The Sanyo is good for TV viewing because it has a sharp display, with rich colors and plenty of detail. But the screen is hard to see in direct sunlight. I prefer the LG because its screen doesn't wash out as much in the sun. Plus, the LG's slider design means you don't have to flip it open to catch the news. Another option is Nokia's 6682: Its jumbo-size screen measures almost 2 1/4 inches diagonally.
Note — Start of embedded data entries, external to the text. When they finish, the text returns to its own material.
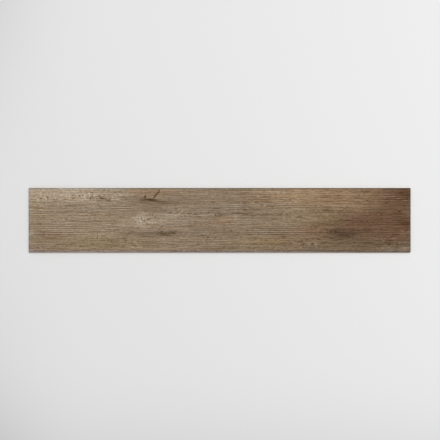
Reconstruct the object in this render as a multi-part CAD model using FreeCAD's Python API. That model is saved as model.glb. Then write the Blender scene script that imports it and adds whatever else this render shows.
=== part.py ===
"""Wood look porcelain plank tile, one fired piece lying on its back with its printed face up.

Millimetres. +X runs along the plank and its grain, +Y across it and +Z up, out of the face.
The origin is the middle of the back, on the plane of the rib feet that meet the mortar bed.
"""

import FreeCAD
import Part

import math
import os

# Outline of the pressed blank
LENGTH = 1200.0
WIDTH = 203.0
THICKNESS = 9.5

# Eased edge round the face: a shallow arc that leaves the face tangent and meets the side at an angle
EASED_WIDTH = 2.0
EASED_DROP = 0.8
FACE_CORNER_RADIUS = 0.8

# Small bevel round the back, where the side leaves the die
BACK_BEVEL = 0.8

# Keys on the back: a lattice of raised ribs round shallow pockets, inside a plain frame.
# The pocket's length and width are the least ones: whole pockets are stretched to fill the frame.
FRAME_WIDTH = 10.0
RIB_WIDTH = 3.0
POCKET_LENGTH = 22.0
POCKET_WIDTH = 22.0
POCKET_DEPTH = 0.6
POCKET_FLANK = 0.7
POCKET_CORNER = 2.5

# How far a cutting shape reaches past the surface that it cuts
CUT_MARGIN = 1.0

UP = FreeCAD.Vector(0, 0, 1)


def outline(length, width, radius):
    """Closed rectangle with round corners, centred on the origin, starting halfway along the -Y side."""
    x, y = length / 2, width / 2
    lean = radius * (1 - math.sqrt(0.5))
    start = FreeCAD.Vector(0, -y, 0)
    edges = []
    here = start
    for sign_x, sign_y in ((1, -1), (1, 1), (-1, 1), (-1, -1)):
        before = FreeCAD.Vector(sign_x * (x - radius), sign_y * y, 0)
        after = FreeCAD.Vector(sign_x * x, sign_y * (y - radius), 0)
        middle = FreeCAD.Vector(sign_x * (x - lean), sign_y * (y - lean), 0)
        if sign_x == sign_y:
            before, after = after, before
        edges.append(Part.LineSegment(here, before).toShape())
        edges.append(Part.Arc(before, middle, after).toShape())
        here = after
    edges.append(Part.LineSegment(here, start).toShape())
    return Part.Wire(edges)


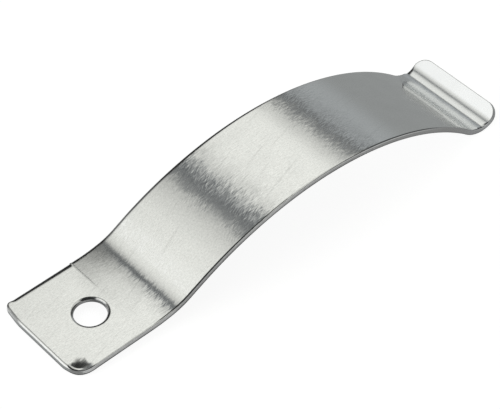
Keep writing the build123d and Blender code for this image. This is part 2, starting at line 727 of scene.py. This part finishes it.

Big, colorful screens also make taking photos and videos a snap. All of the phones I tested have 1.3-megapixel cameras, except the Motorola V710, which has a 1.2-megapixel shooter. While they produce fuzzier images than those taken by today's 4- to 6-megapixel digital cameras, they're not bad for most shots. Just be sure to look for phone cams with at least an 8x digital zoom, such as the LG or the Sony Ericsson. Robert Clark, a professional photographer, has even used the Sony Ericsson S710a to take moving shots of the Washington Monument and Vietnam Veterans Memorial, posted at americanphotomag.com.
Despite their whizzy features, these phones ought to be easy to operate. To me that's where the Asian makers excel. When using the Nokia and the Motorola, I often had to guess which key or icon lets me e-mail a photo, for instance. The menus on the LG and Samsung are more intuitive. Bernhard feels the same about her Sanyo. "What I like about this phone is it's easy to figure out," she says. So if you're eager to try a multimedia phone, check out the ones by consumer-electronics makers from overseas.